:: Goal ::
Copy exactly the lines of the records below, and only those lines, beginning with the line that contains "make_knob(head, upper)" and ending with the line that contains "imported = [obj".

** Begin **

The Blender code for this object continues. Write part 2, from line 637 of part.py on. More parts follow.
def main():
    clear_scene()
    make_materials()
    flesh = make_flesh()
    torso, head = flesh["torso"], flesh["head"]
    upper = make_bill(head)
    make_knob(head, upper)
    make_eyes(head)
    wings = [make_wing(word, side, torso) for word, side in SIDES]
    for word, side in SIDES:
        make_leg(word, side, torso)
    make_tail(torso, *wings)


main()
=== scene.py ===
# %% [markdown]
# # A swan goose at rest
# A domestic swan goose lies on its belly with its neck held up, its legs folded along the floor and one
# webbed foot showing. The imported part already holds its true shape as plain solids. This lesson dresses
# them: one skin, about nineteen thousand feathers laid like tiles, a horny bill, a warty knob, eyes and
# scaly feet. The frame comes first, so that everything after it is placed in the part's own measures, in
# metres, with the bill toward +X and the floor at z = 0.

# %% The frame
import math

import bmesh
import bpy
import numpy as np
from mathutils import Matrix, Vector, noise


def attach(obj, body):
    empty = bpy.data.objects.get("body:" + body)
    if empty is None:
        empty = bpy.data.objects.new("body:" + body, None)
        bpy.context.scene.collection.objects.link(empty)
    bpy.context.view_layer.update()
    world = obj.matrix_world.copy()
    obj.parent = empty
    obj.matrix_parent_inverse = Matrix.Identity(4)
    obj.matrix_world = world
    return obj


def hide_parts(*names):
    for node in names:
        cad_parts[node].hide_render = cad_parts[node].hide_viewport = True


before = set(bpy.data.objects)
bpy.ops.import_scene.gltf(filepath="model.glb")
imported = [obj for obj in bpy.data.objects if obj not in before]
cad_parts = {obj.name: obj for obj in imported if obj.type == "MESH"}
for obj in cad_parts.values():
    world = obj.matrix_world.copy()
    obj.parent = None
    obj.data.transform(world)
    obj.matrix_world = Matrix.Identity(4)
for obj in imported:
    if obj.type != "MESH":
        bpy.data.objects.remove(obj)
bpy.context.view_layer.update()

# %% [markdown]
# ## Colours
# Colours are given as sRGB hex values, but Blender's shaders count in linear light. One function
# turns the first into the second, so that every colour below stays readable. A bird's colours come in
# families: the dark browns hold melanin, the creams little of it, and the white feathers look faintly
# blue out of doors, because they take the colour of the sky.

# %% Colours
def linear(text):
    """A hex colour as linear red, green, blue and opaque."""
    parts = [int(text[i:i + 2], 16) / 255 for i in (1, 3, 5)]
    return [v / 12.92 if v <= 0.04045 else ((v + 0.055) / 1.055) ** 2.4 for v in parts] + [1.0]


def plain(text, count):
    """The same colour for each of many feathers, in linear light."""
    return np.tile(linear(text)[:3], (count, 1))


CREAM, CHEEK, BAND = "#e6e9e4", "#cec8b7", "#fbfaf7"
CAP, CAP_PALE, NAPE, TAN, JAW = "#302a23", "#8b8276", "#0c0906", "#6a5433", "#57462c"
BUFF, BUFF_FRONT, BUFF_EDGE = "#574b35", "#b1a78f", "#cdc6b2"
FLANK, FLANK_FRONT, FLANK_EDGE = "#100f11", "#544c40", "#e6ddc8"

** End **
** Begin **

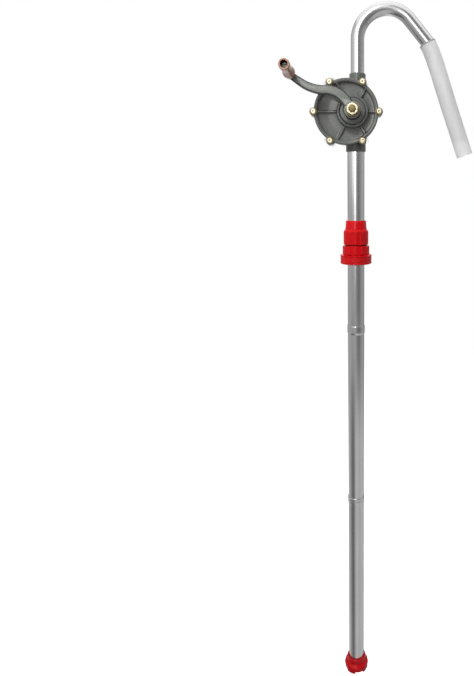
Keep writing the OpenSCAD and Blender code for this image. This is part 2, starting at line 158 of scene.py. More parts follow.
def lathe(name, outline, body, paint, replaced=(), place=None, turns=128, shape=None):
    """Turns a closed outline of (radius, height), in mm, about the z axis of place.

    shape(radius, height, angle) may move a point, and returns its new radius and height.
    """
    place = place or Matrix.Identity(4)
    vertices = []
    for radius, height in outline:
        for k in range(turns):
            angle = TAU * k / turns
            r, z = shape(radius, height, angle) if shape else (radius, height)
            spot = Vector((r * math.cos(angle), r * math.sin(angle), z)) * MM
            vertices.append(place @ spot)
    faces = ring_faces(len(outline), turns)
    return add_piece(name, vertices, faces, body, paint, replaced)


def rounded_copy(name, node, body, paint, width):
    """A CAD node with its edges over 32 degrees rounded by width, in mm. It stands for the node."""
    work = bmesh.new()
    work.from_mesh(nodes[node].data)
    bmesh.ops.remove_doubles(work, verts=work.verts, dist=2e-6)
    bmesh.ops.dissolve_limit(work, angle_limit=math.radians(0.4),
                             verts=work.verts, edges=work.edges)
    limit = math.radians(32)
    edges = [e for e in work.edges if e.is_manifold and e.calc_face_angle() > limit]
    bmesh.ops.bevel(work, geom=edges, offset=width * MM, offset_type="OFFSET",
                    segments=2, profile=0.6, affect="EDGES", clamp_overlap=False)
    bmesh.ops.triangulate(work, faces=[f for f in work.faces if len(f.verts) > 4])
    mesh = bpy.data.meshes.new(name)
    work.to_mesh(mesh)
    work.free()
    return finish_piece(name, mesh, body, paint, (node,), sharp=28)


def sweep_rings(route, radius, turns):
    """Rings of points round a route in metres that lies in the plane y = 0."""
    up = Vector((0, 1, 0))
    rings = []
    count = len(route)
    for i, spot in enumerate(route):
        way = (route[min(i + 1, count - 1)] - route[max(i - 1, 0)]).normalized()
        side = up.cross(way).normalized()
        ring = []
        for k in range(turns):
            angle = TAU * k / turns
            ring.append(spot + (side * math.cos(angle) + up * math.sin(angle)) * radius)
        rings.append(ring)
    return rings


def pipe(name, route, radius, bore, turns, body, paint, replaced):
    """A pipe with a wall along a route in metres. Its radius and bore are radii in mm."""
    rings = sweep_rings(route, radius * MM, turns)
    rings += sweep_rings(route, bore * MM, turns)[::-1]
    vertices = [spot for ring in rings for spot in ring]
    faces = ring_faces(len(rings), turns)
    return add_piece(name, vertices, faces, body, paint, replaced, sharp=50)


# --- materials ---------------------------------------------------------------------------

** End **

:: Solution for this problem ::
    make_knob(head, upper)
    make_eyes(head)
    wings = [make_wing(word, side, torso) for word, side in SIDES]
    for word, side in SIDES:
        make_leg(word, side, torso)
    make_tail(torso, *wings)


main()
=== scene.py ===
# %% [markdown]
# # A swan goose at rest
# A domestic swan goose lies on its belly with its neck held up, its legs folded along the floor and one
# webbed foot showing. The imported part already holds its true shape as plain solids. This lesson dresses
# them: one skin, about nineteen thousand feathers laid like tiles, a horny bill, a warty knob, eyes and
# scaly feet. The frame comes first, so that everything after it is placed in the part's own measures, in
# metres, with the bill toward +X and the floor at z = 0.

# %% The frame
import math

import bmesh
import bpy
import numpy as np
from mathutils import Matrix, Vector, noise


def attach(obj, body):
    empty = bpy.data.objects.get("body:" + body)
    if empty is None:
        empty = bpy.data.objects.new("body:" + body, None)
        bpy.context.scene.collection.objects.link(empty)
    bpy.context.view_layer.update()
    world = obj.matrix_world.copy()
    obj.parent = empty
    obj.matrix_parent_inverse = Matrix.Identity(4)
    obj.matrix_world = world
    return obj


def hide_parts(*names):
    for node in names:
        cad_parts[node].hide_render = cad_parts[node].hide_viewport = True


before = set(bpy.data.objects)
bpy.ops.import_scene.gltf(filepath="model.glb")
imported = [obj for obj in bpy.data.objects if obj not in before]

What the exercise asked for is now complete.